When I was in college, I had the full scholarship--as in the school was small enough that there was only one. In exchange, I was supposed to tutor ten hours a week and generally be a campus leader. So I did--Habitat for Humanity, honors societies, and a whole host of other on-campus groups. It also meant that I was not about to get in trouble.
My junior year was rough, for a few reasons, and I decided to stay on-campus the following summer. I got a job at a local restaurant, starting work the week of finals. For the restaurant job, I needed to wear a tie, which I didn't own. Of course, I asked one of my guy friends to borrow one. He asked me to follow him back to his dorm to grab one on a rainy spring day.
My college was a conservative Christian college. Liberal in its tradition, but conservative in the grand scheme of things. That included dorms segregated by gender. When the guy from whom I was borrowing a tie told me to step into the back hallway to get out of the rain, I said I'd go to the lobby instead, where women could be until midnight. But he insisted it was silly and I should step inside for the three minutes it would take him to run to his room.

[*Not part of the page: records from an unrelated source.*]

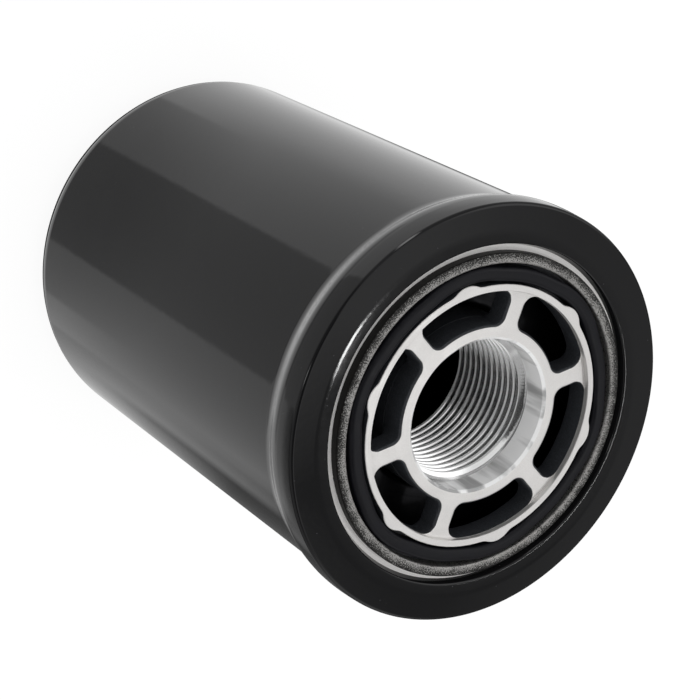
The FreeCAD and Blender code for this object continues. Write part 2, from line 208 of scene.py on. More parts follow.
class FilterStageSettings(bpy.types.PropertyGroup):
    """Camera and light."""
    camera_place: bpy.props.FloatVectorProperty(
        name="Camera place", description="Where the camera stands", size=3,
        default=(0.288392, -0.081607, 0.466181), subtype="TRANSLATION", unit="LENGTH")
    camera_turn: bpy.props.FloatVectorProperty(
        name="Camera turn", description="Angles of the camera", size=3,
        default=(math.radians(-21.8531), math.radians(-31.9458), math.radians(-159.0496)),
        subtype="EULER")
    lens: share("Lens", "Focal length in millimetres for a 36 mm sensor", 104.60357)
    view: turn("View azimuth", "Azimuth of the camera, from which the light is placed", -15.8)
    floor_size: size("Floor size", "Side of the floor", 6.0)
    floor_white: share("Floor white", "White that the floor shows the camera in full shadow", 0.90)
    floor_tone: share("Floor tone", "Colour of the floor under real light", 0.15)
    sky: share("Sky", "Strength of the even light on matt surfaces", 0.9)
    lamp_distance: size("Lamp distance", "Distance of the small lamp from the face", 0.5)
    lamp: share("Lamp", "Power of the small lamp behind the object, in watts", 0.10)


# The studio as glossy surfaces see it, in degrees: azimuth from the camera's own, half width,
# lower and upper edge, softness of the edges and brightness. Later cards cover earlier ones.
studio_cards = (
    # Pale table below, with a dimmer band toward the can
    (-58, 34, -61.5, -42, 8, 0.98),
    (75, 35, -61.5, -40, 4, 0.90),
    (0, 82, -64, -58.5, 1.5, 0.66),
    # Dark surroundings of the table, with two paler patches
    (95, 60, -47, -10, 2.5, 0.16),
    (120, 12, -55.5, -10, 5, 0.42),
    (164, 38, -56.5, -10, 4, 0.14),
    (135, 30, -70, -57, 1.5, 0.75),
    # Dim card below the camera
    (7.75, 36.75, -63, -10, 1.2, 0.56),
    (7.75, 36.75, -63, -58.5, 1.2, 0.38),
    # Dark wall behind the object, with a dim card above it
    (180, 41, -30, 29, 4, 0.16),
    (171, 9, 39, 58, 3, 0.20),
    # Dark ceiling over the camera and soft lights on both sides
    (50, 62, 37, 82, 6, 0.02),
    (-118, 24, 20, 58, 5, 1.4),
    (130, 18, 8, 40, 6, 0.9),
    # Dark room behind the camera, with two narrow bright strips beside it
    (0, 24, -8, 50, 5, 0.12),
    (-50, 5, -20, 25, 2, 4.5),
    (23, 4, 14, 30, 2, 4.0),
)
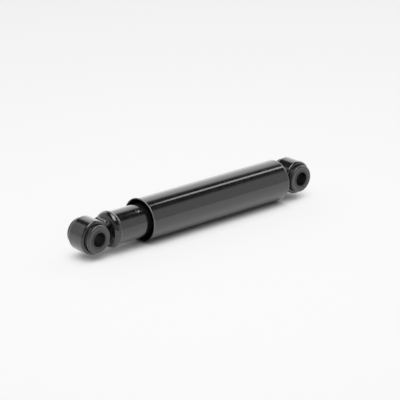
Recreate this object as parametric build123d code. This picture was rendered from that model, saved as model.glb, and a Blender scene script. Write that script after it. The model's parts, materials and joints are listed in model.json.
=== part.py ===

So I did. And when I stepped back out, the person in charge of all of residence life was standing there. Of course, on a small college campus where I had my hand in so many things, she knew who I was. She called me over, asked what I was doing, and didn't like my answer. "I'll contact you later," she said, as she walked off with the person to whom she had been talking.
Panicked doesn't quite cover my reaction, but it's sufficient for what went on in my room for the next few minutes. Eventually, I picked up the phone to call a friend. What else do you do but call a friend? (These were pre-cell phone days.) When I did, I had a message. It was from the person who had just caught me.
"You've never done anything like this before. Don't worry about it this time and don't do it, again."
I told that story to high school kids at camp this summer. I broke up the story with one from the Bible, the story of the woman caught in adultery, to whom Jesus said, "Go and sin no more." When I finally gave them the resolution to my own story, though, they began grumbling. Immediately, there were scoffs and grumblings and I heard at least one, "I'd have gotten in so much trouble for that!"
I laughed as they reacted and let them do so for a few minutes. It tied into the sermon well. Their reaction was a reminder of something that's easy to forget: grace is offensive.
If done well, if applied generously, if extended in the worst of circumstances, grace is offensive.
We forget that, assuming grace is something positive, wonderful, transforming. And it is. But it's also offensive.
Grace means not getting your just deserts.
Grace does not mean justice.
Grace means guilty people get off scot-free.
Of course that's offensive. And of course that's God.